Almost coming full circle from the mid 20th century, and recalling what one journalist called the “iconography of the 1940s” is a 2017 concrete relief work by Morocco’s Mustapha Akrim (b. 1981). The 200 cm diameter work titled Tools includes depictions of a shovel, saw, hammer, pliers, screw driver, mallet and a pickaxe, amongst other various instruments as a way to memorialise the unseen workers who are often hidden from society, especially in wealthier communities. Starting in the 1980s, Morocco embarked on major economic reforms supported by the IMF (International Monetary Fund) and World Bank, including privatisation programs that some argue have come at the expense of the working class.

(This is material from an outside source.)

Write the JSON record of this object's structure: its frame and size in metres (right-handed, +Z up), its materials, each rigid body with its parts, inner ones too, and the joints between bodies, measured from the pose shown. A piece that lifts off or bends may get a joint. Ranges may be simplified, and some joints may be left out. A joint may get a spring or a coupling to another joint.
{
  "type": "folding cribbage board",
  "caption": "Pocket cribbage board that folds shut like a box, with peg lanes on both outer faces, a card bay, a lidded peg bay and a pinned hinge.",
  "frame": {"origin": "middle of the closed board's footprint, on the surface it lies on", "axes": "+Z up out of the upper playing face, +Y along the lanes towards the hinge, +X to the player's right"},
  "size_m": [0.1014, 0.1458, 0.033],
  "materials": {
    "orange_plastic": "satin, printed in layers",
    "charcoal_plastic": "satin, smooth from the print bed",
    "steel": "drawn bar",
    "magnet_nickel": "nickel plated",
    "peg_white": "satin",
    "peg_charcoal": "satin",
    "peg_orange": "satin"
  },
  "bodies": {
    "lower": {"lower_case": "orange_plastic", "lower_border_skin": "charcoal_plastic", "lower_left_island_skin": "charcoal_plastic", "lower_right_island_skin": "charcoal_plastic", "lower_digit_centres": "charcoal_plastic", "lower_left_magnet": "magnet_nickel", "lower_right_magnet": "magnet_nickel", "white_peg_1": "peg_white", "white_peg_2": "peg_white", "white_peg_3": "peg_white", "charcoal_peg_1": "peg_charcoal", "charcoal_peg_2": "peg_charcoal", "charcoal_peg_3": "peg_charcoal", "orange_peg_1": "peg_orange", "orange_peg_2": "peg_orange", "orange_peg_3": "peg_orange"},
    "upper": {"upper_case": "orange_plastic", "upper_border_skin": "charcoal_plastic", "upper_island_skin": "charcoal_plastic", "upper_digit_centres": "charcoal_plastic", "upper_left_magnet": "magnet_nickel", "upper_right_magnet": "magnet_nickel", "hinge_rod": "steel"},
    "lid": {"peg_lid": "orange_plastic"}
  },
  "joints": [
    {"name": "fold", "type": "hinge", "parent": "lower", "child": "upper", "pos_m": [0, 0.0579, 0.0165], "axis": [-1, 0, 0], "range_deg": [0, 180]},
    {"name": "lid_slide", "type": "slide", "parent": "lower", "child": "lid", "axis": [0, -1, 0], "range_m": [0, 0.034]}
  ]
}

Since at least the 1950s, Arab artists depicted workers in paintings, sculptures, posters and more recently, in new media and installations. In most instances, Arab artists depicted women and men side by side, performing the same tasks and protesting for the same goals and causes. Workers from different industries were not only painted as central figures, they were also depicted with dignity. Over the past three quarters of a century workers propelled social, economic and political change throughout the Arab world, however in recent years, more often than not they find themselves holding the short end of the stick.